#### Instructions to follow
The listing must be reproduced in full, exactly as it stands.

[Structured object records]
# # #

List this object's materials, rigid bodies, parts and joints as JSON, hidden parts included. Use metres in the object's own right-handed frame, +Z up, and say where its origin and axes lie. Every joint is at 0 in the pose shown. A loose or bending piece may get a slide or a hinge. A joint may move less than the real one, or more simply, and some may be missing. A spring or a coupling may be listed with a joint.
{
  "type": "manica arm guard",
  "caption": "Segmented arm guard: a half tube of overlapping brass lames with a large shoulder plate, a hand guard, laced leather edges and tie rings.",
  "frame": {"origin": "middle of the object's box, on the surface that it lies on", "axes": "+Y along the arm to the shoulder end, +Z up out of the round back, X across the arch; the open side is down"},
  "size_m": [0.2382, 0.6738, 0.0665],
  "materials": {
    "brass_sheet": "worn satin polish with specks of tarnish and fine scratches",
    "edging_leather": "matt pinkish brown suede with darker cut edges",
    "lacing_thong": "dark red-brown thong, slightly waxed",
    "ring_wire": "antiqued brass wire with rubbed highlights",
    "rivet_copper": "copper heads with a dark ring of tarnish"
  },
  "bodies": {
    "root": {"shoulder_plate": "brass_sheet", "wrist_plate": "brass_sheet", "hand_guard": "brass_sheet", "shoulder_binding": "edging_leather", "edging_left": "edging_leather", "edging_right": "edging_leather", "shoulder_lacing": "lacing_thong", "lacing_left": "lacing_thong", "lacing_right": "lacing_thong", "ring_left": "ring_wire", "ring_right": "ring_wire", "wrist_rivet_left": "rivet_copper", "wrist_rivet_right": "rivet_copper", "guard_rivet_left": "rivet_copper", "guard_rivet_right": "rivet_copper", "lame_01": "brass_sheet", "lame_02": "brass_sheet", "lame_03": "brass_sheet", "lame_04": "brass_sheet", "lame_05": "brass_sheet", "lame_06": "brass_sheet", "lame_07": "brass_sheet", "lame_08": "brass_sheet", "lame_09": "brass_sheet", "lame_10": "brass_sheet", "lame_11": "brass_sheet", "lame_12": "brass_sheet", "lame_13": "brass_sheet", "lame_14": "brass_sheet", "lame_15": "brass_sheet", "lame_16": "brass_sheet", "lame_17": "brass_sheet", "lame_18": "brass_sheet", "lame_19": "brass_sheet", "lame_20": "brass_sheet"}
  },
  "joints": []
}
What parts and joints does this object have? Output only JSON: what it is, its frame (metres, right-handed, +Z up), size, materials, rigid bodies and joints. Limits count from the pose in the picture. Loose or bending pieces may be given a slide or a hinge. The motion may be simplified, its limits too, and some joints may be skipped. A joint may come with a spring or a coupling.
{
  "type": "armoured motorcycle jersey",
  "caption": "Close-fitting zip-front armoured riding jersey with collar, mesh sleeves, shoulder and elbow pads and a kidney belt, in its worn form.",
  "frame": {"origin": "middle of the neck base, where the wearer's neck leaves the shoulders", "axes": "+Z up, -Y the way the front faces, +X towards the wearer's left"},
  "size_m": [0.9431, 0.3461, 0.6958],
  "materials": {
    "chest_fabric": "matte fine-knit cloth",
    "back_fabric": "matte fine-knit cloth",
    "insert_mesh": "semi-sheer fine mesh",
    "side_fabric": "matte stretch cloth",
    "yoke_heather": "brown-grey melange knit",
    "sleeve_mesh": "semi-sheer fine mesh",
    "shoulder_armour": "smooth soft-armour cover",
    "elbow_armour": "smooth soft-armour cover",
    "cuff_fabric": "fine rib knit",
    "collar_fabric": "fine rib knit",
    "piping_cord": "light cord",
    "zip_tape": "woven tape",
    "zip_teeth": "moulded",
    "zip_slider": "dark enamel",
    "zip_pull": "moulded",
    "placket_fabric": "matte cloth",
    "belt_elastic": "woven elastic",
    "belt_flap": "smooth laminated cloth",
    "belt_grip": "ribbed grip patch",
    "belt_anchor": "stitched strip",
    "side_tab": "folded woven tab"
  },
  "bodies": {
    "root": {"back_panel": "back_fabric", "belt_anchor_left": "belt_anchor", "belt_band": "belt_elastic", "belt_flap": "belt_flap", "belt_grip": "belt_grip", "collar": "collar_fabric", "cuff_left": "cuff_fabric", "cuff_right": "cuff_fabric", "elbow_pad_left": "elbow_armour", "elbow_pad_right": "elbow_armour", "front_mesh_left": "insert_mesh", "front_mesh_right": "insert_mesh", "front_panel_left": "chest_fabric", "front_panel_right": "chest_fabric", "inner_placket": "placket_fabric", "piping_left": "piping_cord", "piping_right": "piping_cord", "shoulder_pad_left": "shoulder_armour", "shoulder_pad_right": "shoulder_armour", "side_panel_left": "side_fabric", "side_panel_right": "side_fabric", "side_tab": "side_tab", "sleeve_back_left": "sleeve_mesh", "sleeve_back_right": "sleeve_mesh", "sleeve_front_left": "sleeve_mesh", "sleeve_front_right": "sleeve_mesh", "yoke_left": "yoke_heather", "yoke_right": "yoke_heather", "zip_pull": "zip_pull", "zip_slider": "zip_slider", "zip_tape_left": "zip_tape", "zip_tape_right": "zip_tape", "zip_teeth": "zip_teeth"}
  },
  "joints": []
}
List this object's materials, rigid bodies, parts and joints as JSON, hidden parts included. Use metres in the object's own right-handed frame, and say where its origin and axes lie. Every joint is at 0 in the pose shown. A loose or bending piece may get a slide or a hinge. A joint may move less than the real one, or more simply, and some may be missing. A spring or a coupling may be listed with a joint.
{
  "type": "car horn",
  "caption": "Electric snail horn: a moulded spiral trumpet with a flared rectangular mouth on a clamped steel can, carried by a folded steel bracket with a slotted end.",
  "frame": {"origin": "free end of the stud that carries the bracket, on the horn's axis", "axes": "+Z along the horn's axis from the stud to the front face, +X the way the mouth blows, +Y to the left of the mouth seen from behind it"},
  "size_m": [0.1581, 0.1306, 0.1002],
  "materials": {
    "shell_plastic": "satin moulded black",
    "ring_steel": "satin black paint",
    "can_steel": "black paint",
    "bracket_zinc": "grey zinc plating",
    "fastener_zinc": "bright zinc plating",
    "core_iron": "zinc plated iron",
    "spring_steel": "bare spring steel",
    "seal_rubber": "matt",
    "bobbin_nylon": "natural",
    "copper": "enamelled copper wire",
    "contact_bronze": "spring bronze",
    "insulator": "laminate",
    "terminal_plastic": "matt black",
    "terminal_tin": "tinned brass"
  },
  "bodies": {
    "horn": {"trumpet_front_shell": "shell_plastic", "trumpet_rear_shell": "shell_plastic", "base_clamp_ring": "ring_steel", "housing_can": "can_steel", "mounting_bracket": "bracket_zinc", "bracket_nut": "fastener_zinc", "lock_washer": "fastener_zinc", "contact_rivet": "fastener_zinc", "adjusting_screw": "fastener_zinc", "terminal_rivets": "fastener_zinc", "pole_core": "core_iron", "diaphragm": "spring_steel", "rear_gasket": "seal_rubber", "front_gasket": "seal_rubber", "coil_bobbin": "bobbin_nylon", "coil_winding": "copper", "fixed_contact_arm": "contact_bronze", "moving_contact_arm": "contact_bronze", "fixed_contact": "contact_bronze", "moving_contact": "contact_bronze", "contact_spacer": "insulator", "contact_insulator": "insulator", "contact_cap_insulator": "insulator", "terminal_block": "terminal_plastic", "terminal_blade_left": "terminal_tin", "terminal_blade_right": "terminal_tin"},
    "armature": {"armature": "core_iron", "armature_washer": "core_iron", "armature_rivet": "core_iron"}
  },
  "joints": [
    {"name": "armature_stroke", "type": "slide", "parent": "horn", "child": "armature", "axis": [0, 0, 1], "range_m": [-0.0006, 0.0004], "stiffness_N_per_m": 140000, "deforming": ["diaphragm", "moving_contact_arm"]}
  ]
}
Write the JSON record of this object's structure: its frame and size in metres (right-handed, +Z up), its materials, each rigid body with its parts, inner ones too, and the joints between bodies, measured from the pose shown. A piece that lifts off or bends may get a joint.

# # #

#### Task result
List this object's materials, rigid bodies, parts and joints as JSON, hidden parts included. Use metres in the object's own right-handed frame, +Z up, and say where its origin and axes lie. Every joint is at 0 in the pose shown. A loose or bending piece may get a slide or a hinge. A joint may move less than the real one, or more simply, and some may be missing. A spring or a coupling may be listed with a joint.
{
  "type": "manica arm guard",
  "caption": "Segmented arm guard: a half tube of overlapping brass lames with a large shoulder plate, a hand guard, laced leather edges and tie rings.",
  "frame": {"origin": "middle of the object's box, on the surface that it lies on", "axes": "+Y along the arm to the shoulder end, +Z up out of the round back, X across the arch; the open side is down"},
  "size_m": [0.2382, 0.6738, 0.0665],
  "materials": {
    "brass_sheet": "worn satin polish with specks of tarnish and fine scratches",
    "edging_leather": "matt pinkish brown suede with darker cut edges",
    "lacing_thong": "dark red-brown thong, slightly waxed",
    "ring_wire": "antiqued brass wire with rubbed highlights",
    "rivet_copper": "copper heads with a dark ring of tarnish"
  },
  "bodies": {
    "root": {"shoulder_plate": "brass_sheet", "wrist_plate": "brass_sheet", "hand_guard": "brass_sheet", "shoulder_binding": "edging_leather", "edging_left": "edging_leather", "edging_right": "edging_leather", "shoulder_lacing": "lacing_thong", "lacing_left": "lacing_thong", "lacing_right": "lacing_thong", "ring_left": "ring_wire", "ring_right": "ring_wire", "wrist_rivet_left": "rivet_copper", "wrist_rivet_right": "rivet_copper", "guard_rivet_left": "rivet_copper", "guard_rivet_right": "rivet_copper", "lame_01": "brass_sheet", "lame_02": "brass_sheet", "lame_03": "brass_sheet", "lame_04": "brass_sheet", "lame_05": "brass_sheet", "lame_06": "brass_sheet", "lame_07": "brass_sheet", "lame_08": "brass_sheet", "lame_09": "brass_sheet", "lame_10": "brass_sheet", "lame_11": "brass_sheet", "lame_12": "brass_sheet", "lame_13": "brass_sheet", "lame_14": "brass_sheet", "lame_15": "brass_sheet", "lame_16": "brass_sheet", "lame_17": "brass_sheet", "lame_18": "brass_sheet", "lame_19": "brass_sheet", "lame_20": "brass_sheet"}
  },
  "joints": []
}
What parts and joints does this object have? Output only JSON: what it is, its frame (metres, right-handed, +Z up), size, materials, rigid bodies and joints. Limits count from the pose in the picture. Loose or bending pieces may be given a slide or a hinge. The motion may be simplified, its limits too, and some joints may be skipped. A joint may come with a spring or a coupling.
{
  "type": "armoured motorcycle jersey",
  "caption": "Close-fitting zip-front armoured riding jersey with collar, mesh sleeves, shoulder and elbow pads and a kidney belt, in its worn form.",
  "frame": {"origin": "middle of the neck base, where the wearer's neck leaves the shoulders", "axes": "+Z up, -Y the way the front faces, +X towards the wearer's left"},
  "size_m": [0.9431, 0.3461, 0.6958],
  "materials": {
    "chest_fabric": "matte fine-knit cloth",
    "back_fabric": "matte fine-knit cloth",
    "insert_mesh": "semi-sheer fine mesh",
    "side_fabric": "matte stretch cloth",
    "yoke_heather": "brown-grey melange knit",
    "sleeve_mesh": "semi-sheer fine mesh",
    "shoulder_armour": "smooth soft-armour cover",
    "elbow_armour": "smooth soft-armour cover",
    "cuff_fabric": "fine rib knit",
    "collar_fabric": "fine rib knit",
    "piping_cord": "light cord",
    "zip_tape": "woven tape",
    "zip_teeth": "moulded",
    "zip_slider": "dark enamel",
    "zip_pull": "moulded",
    "placket_fabric": "matte cloth",
    "belt_elastic": "woven elastic",
    "belt_flap": "smooth laminated cloth",
    "belt_grip": "ribbed grip patch",
    "belt_anchor": "stitched strip",
    "side_tab": "folded woven tab"
  },
  "bodies": {
    "root": {"back_panel": "back_fabric", "belt_anchor_left": "belt_anchor", "belt_band": "belt_elastic", "belt_flap": "belt_flap", "belt_grip": "belt_grip", "collar": "collar_fabric", "cuff_left": "cuff_fabric", "cuff_right": "cuff_fabric", "elbow_pad_left": "elbow_armour", "elbow_pad_right": "elbow_armour", "front_mesh_left": "insert_mesh", "front_mesh_right": "insert_mesh", "front_panel_left": "chest_fabric", "front_panel_right": "chest_fabric", "inner_placket": "placket_fabric", "piping_left": "piping_cord", "piping_right": "piping_cord", "shoulder_pad_left": "shoulder_armour", "shoulder_pad_right": "shoulder_armour", "side_panel_left": "side_fabric", "side_panel_right": "side_fabric", "side_tab": "side_tab", "sleeve_back_left": "sleeve_mesh", "sleeve_back_right": "sleeve_mesh", "sleeve_front_left": "sleeve_mesh", "sleeve_front_right": "sleeve_mesh", "yoke_left": "yoke_heather", "yoke_right": "yoke_heather", "zip_pull": "zip_pull", "zip_slider": "zip_slider", "zip_tape_left": "zip_tape", "zip_tape_right": "zip_tape", "zip_teeth": "zip_teeth"}
  },
  "joints": []
}
List this object's materials, rigid bodies, parts and joints as JSON, hidden parts included. Use metres in the object's own right-handed frame, and say where its origin and axes lie. Every joint is at 0 in the pose shown. A loose or bending piece may get a slide or a hinge. A joint may move less than the real one, or more simply, and some may be missing. A spring or a coupling may be listed with a joint.
{
  "type": "car horn",
  "caption": "Electric snail horn: a moulded spiral trumpet with a flared rectangular mouth on a clamped steel can, carried by a folded steel bracket with a slotted end.",
  "frame": {"origin": "free end of the stud that carries the bracket, on the horn's axis", "axes": "+Z along the horn's axis from the stud to the front face, +X the way the mouth blows, +Y to the left of the mouth seen from behind it"},
  "size_m": [0.1581, 0.1306, 0.1002],
  "materials": {
    "shell_plastic": "satin moulded black",
    "ring_steel": "satin black paint",
    "can_steel": "black paint",
    "bracket_zinc": "grey zinc plating",
    "fastener_zinc": "bright zinc plating",
    "core_iron": "zinc plated iron",
    "spring_steel": "bare spring steel",
    "seal_rubber": "matt",
    "bobbin_nylon": "natural",
    "copper": "enamelled copper wire",
    "contact_bronze": "spring bronze",
    "insulator": "laminate",
    "terminal_plastic": "matt black",
    "terminal_tin": "tinned brass"
  },
  "bodies": {
    "horn": {"trumpet_front_shell": "shell_plastic", "trumpet_rear_shell": "shell_plastic", "base_clamp_ring": "ring_steel", "housing_can": "can_steel", "mounting_bracket": "bracket_zinc", "bracket_nut": "fastener_zinc", "lock_washer": "fastener_zinc", "contact_rivet": "fastener_zinc", "adjusting_screw": "fastener_zinc", "terminal_rivets": "fastener_zinc", "pole_core": "core_iron", "diaphragm": "spring_steel", "rear_gasket": "seal_rubber", "front_gasket": "seal_rubber", "coil_bobbin": "bobbin_nylon", "coil_winding": "copper", "fixed_contact_arm": "contact_bronze", "moving_contact_arm": "contact_bronze", "fixed_contact": "contact_bronze", "moving_contact": "contact_bronze", "contact_spacer": "insulator", "contact_insulator": "insulator", "contact_cap_insulator": "insulator", "terminal_block": "terminal_plastic", "terminal_blade_left": "terminal_tin", "terminal_blade_right": "terminal_tin"},
    "armature": {"armature": "core_iron", "armature_washer": "core_iron", "armature_rivet": "core_iron"}
  },
  "joints": [
    {"name": "armature_stroke", "type": "slide", "parent": "horn", "child": "armature", "axis": [0, 0, 1], "range_m": [-0.0006, 0.0004], "stiffness_N_per_m": 140000, "deforming": ["diaphragm", "moving_contact_arm"]}
  ]
}
Write the JSON record of this object's structure: its frame and size in metres (right-handed, +Z up), its materials, each rigid body with its parts, inner ones too, and the joints between bodies, measured from the pose shown. A piece that lifts off or bends may get a joint.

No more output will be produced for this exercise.